JSON records of objects
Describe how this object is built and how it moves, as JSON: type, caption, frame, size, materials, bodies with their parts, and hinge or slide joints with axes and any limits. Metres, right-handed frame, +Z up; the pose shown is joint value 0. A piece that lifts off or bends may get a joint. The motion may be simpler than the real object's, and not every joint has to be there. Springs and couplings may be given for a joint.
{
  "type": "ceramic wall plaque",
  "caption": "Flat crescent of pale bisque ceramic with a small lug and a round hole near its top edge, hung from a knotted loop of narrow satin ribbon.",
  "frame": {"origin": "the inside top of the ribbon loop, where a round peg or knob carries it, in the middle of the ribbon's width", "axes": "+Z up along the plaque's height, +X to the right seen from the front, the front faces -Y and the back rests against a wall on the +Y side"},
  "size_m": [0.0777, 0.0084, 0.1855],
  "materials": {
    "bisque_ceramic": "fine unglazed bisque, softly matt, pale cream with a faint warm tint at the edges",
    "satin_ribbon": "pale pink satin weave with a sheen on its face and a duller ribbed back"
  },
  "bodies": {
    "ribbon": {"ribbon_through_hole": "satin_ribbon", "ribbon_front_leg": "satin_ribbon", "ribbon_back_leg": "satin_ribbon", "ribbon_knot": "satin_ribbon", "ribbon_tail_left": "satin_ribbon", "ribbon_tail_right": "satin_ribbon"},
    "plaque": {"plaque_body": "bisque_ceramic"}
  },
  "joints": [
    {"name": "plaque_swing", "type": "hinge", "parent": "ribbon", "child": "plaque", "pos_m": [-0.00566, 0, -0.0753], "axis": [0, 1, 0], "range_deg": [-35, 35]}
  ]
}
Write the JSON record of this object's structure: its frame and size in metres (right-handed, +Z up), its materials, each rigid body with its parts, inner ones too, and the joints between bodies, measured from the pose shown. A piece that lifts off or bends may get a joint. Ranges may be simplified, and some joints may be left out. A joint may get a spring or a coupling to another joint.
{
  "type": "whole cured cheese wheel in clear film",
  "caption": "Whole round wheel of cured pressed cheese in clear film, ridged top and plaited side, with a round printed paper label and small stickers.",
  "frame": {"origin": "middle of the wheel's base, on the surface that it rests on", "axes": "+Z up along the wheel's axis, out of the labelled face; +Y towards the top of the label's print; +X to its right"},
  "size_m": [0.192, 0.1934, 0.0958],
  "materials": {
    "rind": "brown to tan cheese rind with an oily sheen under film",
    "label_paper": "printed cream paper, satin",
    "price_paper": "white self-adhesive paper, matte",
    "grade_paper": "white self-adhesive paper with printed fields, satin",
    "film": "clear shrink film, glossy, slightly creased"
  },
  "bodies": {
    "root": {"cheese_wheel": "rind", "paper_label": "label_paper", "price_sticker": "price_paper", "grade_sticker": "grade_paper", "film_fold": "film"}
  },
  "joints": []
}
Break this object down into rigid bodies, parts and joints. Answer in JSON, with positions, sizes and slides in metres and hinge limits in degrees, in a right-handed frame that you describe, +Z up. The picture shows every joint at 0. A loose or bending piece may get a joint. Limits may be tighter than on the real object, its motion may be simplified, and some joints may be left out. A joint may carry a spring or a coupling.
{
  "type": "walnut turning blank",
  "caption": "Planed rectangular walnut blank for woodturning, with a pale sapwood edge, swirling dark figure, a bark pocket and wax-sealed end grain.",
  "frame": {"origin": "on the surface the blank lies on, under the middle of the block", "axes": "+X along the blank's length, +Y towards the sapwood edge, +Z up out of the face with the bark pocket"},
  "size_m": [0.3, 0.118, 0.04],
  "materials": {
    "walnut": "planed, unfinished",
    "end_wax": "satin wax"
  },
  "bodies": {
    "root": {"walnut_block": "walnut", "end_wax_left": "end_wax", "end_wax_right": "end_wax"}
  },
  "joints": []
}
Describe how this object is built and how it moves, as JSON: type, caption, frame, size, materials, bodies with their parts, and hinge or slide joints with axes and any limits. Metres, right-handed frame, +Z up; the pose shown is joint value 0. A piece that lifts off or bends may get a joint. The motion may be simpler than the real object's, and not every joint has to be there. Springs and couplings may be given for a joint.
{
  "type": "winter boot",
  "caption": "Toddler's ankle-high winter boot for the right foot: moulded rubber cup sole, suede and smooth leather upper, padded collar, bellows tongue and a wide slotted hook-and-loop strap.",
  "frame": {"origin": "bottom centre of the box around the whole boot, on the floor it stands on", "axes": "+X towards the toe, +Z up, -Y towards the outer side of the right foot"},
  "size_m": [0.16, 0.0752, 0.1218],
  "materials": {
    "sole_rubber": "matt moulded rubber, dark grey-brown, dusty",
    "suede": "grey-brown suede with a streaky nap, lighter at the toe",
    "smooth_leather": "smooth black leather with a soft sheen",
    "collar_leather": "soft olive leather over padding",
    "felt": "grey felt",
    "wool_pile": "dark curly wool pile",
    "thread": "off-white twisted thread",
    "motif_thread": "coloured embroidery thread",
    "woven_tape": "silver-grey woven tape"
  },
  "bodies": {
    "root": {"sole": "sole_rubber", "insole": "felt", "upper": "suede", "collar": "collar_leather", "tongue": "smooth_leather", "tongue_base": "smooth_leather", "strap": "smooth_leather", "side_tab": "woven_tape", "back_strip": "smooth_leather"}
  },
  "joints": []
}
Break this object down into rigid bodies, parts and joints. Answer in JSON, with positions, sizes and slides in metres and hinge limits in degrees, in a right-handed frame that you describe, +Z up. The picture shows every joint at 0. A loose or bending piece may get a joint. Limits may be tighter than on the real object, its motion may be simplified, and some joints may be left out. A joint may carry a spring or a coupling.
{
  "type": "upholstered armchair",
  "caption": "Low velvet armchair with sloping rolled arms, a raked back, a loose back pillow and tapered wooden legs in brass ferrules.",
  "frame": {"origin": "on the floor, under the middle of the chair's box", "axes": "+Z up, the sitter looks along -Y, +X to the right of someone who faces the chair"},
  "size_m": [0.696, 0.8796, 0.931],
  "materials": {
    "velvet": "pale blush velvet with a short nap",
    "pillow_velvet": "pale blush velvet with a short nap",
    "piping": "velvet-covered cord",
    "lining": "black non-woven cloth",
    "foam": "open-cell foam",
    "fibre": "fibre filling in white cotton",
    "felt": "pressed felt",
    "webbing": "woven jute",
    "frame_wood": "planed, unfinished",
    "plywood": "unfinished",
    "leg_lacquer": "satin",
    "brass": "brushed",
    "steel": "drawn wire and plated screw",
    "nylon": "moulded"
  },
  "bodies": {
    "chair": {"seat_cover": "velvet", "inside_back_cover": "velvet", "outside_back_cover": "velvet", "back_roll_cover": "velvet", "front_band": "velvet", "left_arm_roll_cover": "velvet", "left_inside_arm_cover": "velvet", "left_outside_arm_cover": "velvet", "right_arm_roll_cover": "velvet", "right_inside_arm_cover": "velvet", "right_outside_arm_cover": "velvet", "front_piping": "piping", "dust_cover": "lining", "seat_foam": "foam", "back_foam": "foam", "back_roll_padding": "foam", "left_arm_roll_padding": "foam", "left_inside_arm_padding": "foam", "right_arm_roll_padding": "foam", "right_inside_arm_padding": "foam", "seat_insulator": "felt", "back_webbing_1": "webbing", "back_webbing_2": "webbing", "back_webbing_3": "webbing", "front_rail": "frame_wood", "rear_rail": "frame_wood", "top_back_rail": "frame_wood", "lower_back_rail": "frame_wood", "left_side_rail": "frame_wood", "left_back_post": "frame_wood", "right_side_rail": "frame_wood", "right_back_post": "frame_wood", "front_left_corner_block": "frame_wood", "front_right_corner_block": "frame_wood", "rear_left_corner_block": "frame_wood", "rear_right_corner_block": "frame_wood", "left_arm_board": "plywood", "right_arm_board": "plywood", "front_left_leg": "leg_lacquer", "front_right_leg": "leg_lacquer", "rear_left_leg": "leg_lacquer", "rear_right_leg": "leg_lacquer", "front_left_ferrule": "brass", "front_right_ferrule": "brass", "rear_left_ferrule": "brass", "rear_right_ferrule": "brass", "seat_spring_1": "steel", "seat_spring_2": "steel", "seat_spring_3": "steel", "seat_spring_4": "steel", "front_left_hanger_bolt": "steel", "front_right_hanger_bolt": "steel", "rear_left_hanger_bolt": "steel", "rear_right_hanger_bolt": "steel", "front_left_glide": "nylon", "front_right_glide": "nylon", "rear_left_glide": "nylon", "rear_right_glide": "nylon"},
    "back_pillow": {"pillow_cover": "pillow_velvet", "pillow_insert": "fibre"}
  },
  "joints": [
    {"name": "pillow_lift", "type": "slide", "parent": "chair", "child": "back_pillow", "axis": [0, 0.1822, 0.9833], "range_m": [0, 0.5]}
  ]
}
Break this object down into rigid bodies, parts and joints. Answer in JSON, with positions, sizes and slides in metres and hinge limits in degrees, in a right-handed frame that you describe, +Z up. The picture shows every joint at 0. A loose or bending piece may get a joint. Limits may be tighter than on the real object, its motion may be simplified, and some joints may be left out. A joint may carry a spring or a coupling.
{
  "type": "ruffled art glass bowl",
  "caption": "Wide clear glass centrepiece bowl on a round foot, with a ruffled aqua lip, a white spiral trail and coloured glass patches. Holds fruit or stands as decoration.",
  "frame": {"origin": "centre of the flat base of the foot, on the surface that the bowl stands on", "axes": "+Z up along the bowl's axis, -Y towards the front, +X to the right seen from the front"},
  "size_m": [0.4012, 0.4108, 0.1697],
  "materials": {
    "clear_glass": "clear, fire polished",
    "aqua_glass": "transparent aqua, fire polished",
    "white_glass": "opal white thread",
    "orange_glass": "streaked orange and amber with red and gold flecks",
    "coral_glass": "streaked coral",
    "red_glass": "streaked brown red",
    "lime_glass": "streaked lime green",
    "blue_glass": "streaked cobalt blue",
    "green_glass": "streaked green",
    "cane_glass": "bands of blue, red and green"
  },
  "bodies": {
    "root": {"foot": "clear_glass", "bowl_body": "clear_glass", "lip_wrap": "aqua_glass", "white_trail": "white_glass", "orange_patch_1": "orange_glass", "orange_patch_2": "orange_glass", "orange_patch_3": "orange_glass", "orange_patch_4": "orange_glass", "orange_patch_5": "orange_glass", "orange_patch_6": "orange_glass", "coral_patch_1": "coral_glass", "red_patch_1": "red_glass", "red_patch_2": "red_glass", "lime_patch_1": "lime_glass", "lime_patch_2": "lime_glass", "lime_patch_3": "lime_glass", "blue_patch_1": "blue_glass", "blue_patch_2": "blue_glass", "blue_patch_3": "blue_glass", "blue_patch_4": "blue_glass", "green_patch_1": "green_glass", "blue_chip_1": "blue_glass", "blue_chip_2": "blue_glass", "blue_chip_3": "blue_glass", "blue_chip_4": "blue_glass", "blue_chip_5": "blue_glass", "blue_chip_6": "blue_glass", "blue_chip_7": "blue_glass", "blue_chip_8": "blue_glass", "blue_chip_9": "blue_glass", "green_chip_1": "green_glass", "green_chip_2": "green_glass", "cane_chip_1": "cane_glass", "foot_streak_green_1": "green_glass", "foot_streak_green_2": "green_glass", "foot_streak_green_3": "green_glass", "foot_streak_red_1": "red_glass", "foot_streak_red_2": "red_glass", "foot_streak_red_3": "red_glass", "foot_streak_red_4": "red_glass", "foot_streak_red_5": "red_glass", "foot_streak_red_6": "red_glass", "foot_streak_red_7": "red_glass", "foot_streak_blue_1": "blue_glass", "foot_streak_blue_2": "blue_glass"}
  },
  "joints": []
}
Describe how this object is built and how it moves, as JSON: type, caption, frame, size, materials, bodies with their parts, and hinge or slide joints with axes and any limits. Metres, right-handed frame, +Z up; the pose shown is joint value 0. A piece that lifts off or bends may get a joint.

**Task goal**
Find the word "from" in the entries, and copy every line it shows up in.

**Task answer**
  "caption": "Flat crescent of pale bisque ceramic with a small lug and a round hole near its top edge, hung from a knotted loop of narrow satin ribbon.",
  "frame": {"origin": "the inside top of the ribbon loop, where a round peg or knob carries it, in the middle of the ribbon's width", "axes": "+Z up along the plaque's height, +X to the right seen from the front, the front faces -Y and the back rests against a wall on the +Y side"},
Write the JSON record of this object's structure: its frame and size in metres (right-handed, +Z up), its materials, each rigid body with its parts, inner ones too, and the joints between bodies, measured from the pose shown. A piece that lifts off or bends may get a joint. Ranges may be simplified, and some joints may be left out. A joint may get a spring or a coupling to another joint.
  "frame": {"origin": "centre of the flat base of the foot, on the surface that the bowl stands on", "axes": "+Z up along the bowl's axis, -Y towards the front, +X to the right seen from the front"},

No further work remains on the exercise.